Follow us this morning on @Imagine2050 and @nativismwatch as we fact-check and comment on the Senate Judiciary Hearing on immigration reform.

Yesterday and today are two of the most important days for the immigration debate this year: yesterday, the president delivered the annual State of the Union; today, the Senate Judiciary Committee will discuss immigration reform, leading up to what will likely be a major push for a long-awaited immigration reform package.

First, the State of the Union: a total of nine sentences out of the president’s speech were devoted to the issue, leaving many wanting for more. The president did not address the situation of same-sex couples who cannot support their spouse’s applications for legal residence, a key policy difference between the president and the bipartisan group drafting a bill this year. At the conclusion of his first term, the president’s record-level deportations, a failed vote on the DREAM Act in 2010, and a “discretionary” policy on deportations, considered by many to be a failure at best and disingenuous at worst, have left him with something to prove—and quickly—to the increasingly important Latino and “New American” voting blocs. While most political analysts do expect something to happen legislatively on the issue this year, touching on the issue in the State of the Union allowed the public to see that the president is recommitting to reforming immigration policy.

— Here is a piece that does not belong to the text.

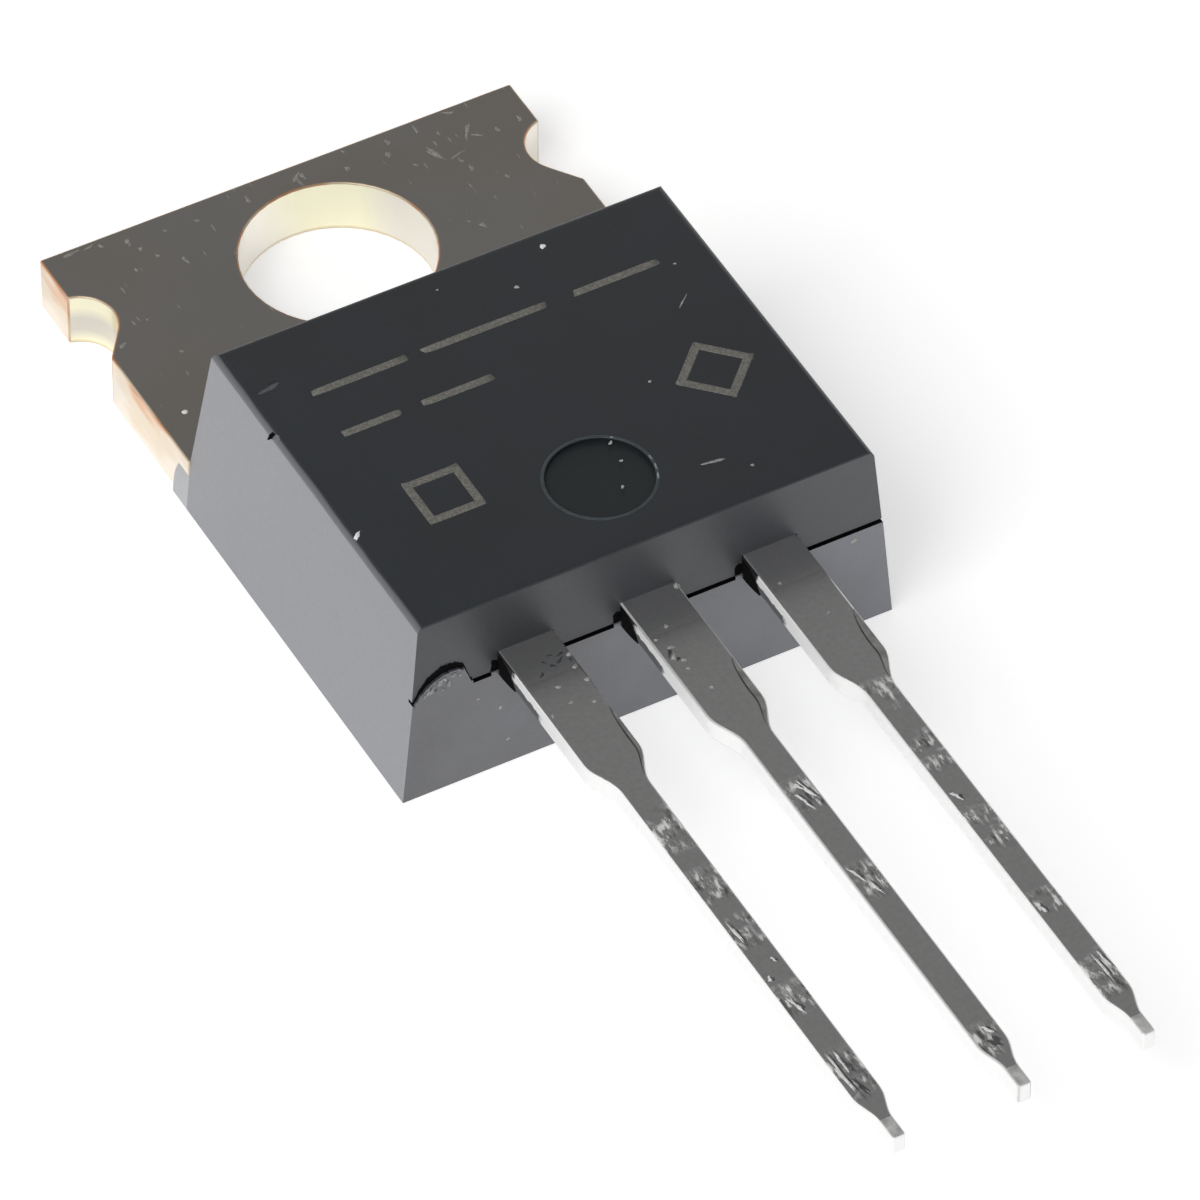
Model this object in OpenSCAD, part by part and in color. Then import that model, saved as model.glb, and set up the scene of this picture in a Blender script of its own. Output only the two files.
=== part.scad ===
// Three-lead power transistor in a moulded case with a screw-down heat-sink tab.
// Frame: the origin is the mounting hole's axis on the tab's back face, +Z comes out of the
// moulding's front face, +Y runs to the tab's bare end and the leads run to -Y. Millimetres.

/* [Mounting tab] */
// Width of the tab
tab_w = 10.12; // [9.9:0.02:10.2]
// Thickness of the tab's metal
tab_t = 1.2; // [1.14:0.02:1.4]
// Bare length of the tab, from its end to the moulding
tab_len = 6.15; // [6:0.05:6.7]
// Diameter of the mounting hole
hole_d = 3.8; // [3.5:0.02:3.9]
// Distance from the tab's end to the hole's centre
hole_y = 2.53; // [2.5:0.01:2.9]
// Radius of the round notch in each side of the tab
notch_r = 0.76; // [0.6:0.02:0.9]
// How far each notch reaches into the tab
notch_in = 0.6; // [0.4:0.02:0.7]
// Distance from the tab's end to the notches' centres
notch_y = 1.91; // [1.7:0.01:2.2]
// Angle at which a notch opens out again, from the tab's side
notch_slope = 36; // [28:1:45]

/* [Heat-spreader pad under the moulding] */
// Width of the pad
pad_w = 8.4; // [7.6:0.1:8.8]
// Length of tab and pad together, from the tab's end
pad_len = 12.4; // [11.7:0.1:12.8]
// Chamfer on the pad's two inner corners
pad_cham = 0.6; // [0.3:0.1:1]

/* [Moulding] */
// Height of the front face above the back face
body_h = 4.3; // [4.25:0.01:4.6]
// How far the moulding stands out past the tab on each side, at the back face
side_skin = 0.08; // [0.06:0.01:0.12]
// Distance from the tab's end to the moulding's far end
body_end = 14.72; // [14.4:0.02:15.2]
// Draft of the two sides
side_draft = 5.5; // [4:0.5:7]
// Draft of the face towards the tab
head_draft = 8.5; // [6:0.5:10]
// Draft of the lead end above the parting line
end_draft = 1.5; // [1:0.5:3]
// Rounding of the front face's long edges
edge_r = 0.18; // [0.1:0.01:0.25]
// Rounding of the front face's edge above the leads
end_edge_r = 0.06; // [0.04:0.01:0.1]
// Mismatch of the two mould halves at the parting line
mould_step = 0.04; // [0.02:0.01:0.08]
// Height of the groove along the parting line at the lead end
groove_h = 0.07; // [0.04:0.01:0.1]
// Depth of that groove
groove_t = 0.12; // [0.08:0.01:0.2]
// Gap between the groove's ends and the leads
groove_gap = 0.16; // [0.1:0.01:0.25]
// Radius of the rounded lip beside the tab
lip_r = 1; // [0.92:0.01:1.1]
// Height of the straight foot under that lip
lip_foot = 0.3; // [0.2:0.01:0.35]
// Diameter of the ejector dimple in the front face
dimple_d = 2.05; // [1.8:0.05:2.4]
// Depth of the ejector dimple
dimple_t = 0.08; // [0.05:0.01:0.12]
// Distance from the lead end to the dimple's centre
dimple_y = 1.84; // [1.7:0.02:2.2]

/* [Leads] */
// Distance between neighbouring leads
lead_pitch = 2.54; // [2.5:0.01:2.6]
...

Anti-immigrant group Federation for American Immigration Reform (FAIR) criticized a handful of members of Congress who attended the speech with undocumented immigrants whose stories have been pivotal in shaping the public debate.  Representative Luis Gutierrez (D-Chicago) attended the speech with Gabino Sanchez, whose case was administratively closed after advocacy groups and the representative rallied the failure of prosecutorial discretion in local immigration courts.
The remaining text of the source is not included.